- EXERCISE TASK
Emit the line that holds "obj.matrix_parent_inverse = Matrix.Identity(4)" and all lines following it through the end of the data, verbatim, and nothing else.

+++

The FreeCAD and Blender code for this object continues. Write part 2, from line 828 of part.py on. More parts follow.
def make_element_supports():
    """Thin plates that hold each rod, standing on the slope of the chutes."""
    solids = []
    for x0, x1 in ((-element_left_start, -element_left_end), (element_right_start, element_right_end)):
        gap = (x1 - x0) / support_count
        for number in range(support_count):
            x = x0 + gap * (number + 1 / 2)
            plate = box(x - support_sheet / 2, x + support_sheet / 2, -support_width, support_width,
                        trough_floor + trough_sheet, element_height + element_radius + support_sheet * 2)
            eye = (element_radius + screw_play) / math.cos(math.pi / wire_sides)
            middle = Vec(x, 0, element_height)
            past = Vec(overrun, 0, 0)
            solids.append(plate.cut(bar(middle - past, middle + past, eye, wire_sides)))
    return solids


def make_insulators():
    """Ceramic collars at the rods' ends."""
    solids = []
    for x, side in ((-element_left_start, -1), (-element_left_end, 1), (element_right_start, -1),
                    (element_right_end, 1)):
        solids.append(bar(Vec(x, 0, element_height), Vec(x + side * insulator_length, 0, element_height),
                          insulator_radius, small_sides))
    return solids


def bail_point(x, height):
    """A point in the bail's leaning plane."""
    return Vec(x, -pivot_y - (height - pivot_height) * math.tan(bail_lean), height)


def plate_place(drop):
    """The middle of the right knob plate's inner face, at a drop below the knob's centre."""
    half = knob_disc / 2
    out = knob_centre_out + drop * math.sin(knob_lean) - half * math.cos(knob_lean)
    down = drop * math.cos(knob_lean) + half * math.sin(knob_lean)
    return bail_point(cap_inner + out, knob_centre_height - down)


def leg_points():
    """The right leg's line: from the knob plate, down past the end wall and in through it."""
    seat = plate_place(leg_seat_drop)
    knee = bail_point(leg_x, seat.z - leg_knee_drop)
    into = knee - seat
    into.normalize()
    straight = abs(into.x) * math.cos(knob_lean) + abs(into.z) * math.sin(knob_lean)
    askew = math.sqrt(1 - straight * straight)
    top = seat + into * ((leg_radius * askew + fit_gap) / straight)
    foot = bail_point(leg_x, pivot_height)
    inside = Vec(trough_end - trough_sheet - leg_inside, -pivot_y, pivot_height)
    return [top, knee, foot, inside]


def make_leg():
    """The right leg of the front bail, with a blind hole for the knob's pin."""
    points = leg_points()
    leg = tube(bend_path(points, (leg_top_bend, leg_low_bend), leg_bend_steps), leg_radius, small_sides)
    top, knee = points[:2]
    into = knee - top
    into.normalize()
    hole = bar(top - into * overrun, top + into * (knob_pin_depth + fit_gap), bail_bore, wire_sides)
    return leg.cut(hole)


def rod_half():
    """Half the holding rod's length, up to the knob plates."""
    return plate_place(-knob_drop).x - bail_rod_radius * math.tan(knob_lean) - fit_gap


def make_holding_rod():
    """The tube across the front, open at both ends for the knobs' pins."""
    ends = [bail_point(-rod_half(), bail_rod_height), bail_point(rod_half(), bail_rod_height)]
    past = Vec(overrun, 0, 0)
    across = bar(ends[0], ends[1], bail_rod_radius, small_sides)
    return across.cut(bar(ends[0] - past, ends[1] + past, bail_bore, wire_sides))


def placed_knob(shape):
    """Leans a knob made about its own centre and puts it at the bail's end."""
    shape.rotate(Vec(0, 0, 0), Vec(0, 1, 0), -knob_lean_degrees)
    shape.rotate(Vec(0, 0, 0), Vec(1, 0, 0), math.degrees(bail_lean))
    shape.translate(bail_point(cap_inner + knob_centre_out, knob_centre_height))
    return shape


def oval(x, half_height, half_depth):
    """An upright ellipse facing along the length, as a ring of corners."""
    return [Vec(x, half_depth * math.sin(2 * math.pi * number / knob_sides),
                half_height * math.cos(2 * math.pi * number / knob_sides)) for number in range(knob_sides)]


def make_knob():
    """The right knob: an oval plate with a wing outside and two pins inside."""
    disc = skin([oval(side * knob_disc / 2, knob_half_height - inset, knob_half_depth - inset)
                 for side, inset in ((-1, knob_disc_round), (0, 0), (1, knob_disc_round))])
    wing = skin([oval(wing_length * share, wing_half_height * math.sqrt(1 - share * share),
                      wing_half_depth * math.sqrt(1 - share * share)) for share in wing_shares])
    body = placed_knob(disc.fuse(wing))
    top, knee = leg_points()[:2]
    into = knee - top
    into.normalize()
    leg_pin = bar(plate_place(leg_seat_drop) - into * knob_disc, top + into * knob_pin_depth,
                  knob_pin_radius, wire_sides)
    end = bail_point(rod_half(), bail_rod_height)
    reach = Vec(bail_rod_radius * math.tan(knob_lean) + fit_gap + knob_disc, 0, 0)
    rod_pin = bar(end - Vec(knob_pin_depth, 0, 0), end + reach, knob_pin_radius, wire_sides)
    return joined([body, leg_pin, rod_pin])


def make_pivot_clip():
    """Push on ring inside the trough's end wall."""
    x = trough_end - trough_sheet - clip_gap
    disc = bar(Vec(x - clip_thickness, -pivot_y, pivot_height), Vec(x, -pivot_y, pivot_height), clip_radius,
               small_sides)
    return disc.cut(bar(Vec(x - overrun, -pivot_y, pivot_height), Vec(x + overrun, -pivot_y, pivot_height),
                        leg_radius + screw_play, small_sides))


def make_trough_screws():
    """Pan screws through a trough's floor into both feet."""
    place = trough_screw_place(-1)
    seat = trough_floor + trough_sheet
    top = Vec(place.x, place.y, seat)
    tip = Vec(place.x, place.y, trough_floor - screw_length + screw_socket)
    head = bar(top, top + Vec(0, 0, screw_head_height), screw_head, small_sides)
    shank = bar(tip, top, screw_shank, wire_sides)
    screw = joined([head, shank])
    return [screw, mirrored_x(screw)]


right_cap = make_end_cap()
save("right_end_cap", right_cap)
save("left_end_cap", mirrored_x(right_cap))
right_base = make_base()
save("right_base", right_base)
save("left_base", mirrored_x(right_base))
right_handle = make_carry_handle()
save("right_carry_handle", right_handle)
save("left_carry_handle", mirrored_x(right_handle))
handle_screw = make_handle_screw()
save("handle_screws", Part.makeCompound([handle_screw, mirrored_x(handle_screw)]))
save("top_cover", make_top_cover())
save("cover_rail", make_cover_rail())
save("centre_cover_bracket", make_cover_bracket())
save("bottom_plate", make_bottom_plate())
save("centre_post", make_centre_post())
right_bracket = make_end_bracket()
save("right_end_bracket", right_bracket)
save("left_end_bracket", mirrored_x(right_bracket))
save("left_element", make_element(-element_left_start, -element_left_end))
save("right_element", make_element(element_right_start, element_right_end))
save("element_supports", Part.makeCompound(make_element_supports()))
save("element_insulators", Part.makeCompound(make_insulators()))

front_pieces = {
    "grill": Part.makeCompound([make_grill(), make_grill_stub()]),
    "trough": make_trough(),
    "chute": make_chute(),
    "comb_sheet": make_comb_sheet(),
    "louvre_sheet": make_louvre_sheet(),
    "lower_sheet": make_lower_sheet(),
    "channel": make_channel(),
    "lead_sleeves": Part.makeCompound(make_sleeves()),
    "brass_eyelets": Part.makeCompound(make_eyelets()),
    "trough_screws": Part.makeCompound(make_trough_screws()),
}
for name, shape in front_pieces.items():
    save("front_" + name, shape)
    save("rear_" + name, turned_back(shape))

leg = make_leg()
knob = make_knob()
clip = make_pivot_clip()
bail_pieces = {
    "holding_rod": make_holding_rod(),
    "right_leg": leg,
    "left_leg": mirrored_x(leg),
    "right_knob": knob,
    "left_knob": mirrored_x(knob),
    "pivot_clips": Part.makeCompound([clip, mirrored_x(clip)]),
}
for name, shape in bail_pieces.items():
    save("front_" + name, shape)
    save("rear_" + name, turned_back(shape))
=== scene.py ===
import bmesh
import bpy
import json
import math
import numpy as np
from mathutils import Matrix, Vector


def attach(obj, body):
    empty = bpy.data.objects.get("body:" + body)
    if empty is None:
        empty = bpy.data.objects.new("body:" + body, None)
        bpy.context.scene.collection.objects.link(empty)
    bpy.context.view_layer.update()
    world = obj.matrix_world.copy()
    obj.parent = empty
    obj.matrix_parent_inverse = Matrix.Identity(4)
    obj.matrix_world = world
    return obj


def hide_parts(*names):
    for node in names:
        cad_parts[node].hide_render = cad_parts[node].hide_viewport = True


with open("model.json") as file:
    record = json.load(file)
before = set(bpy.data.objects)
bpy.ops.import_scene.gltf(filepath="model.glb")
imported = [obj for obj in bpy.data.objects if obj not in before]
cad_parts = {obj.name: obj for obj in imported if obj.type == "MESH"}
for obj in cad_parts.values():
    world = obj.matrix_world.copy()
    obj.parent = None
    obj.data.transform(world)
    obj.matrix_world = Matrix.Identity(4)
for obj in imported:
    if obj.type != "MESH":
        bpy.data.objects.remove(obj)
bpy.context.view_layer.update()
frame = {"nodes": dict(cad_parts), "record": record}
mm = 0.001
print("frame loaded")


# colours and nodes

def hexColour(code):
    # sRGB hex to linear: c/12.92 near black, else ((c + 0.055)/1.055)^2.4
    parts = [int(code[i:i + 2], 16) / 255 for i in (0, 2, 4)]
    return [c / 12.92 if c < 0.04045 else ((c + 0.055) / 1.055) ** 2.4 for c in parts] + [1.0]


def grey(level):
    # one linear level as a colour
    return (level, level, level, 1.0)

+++

- REPLY TO THE EXERCISE
    obj.matrix_parent_inverse = Matrix.Identity(4)
    obj.matrix_world = world
    return obj


def hide_parts(*names):
    for node in names:
        cad_parts[node].hide_render = cad_parts[node].hide_viewport = True


with open("model.json") as file:
    record = json.load(file)
before = set(bpy.data.objects)
bpy.ops.import_scene.gltf(filepath="model.glb")
imported = [obj for obj in bpy.data.objects if obj not in before]
cad_parts = {obj.name: obj for obj in imported if obj.type == "MESH"}
for obj in cad_parts.values():
    world = obj.matrix_world.copy()
    obj.parent = None
    obj.data.transform(world)
    obj.matrix_world = Matrix.Identity(4)
for obj in imported:
    if obj.type != "MESH":
        bpy.data.objects.remove(obj)
bpy.context.view_layer.update()
frame = {"nodes": dict(cad_parts), "record": record}
mm = 0.001
print("frame loaded")


# colours and nodes

def hexColour(code):
    # sRGB hex to linear: c/12.92 near black, else ((c + 0.055)/1.055)^2.4
    parts = [int(code[i:i + 2], 16) / 255 for i in (0, 2, 4)]
    return [c / 12.92 if c < 0.04045 else ((c + 0.055) / 1.055) ** 2.4 for c in parts] + [1.0]


def grey(level):
    # one linear level as a colour
    return (level, level, level, 1.0)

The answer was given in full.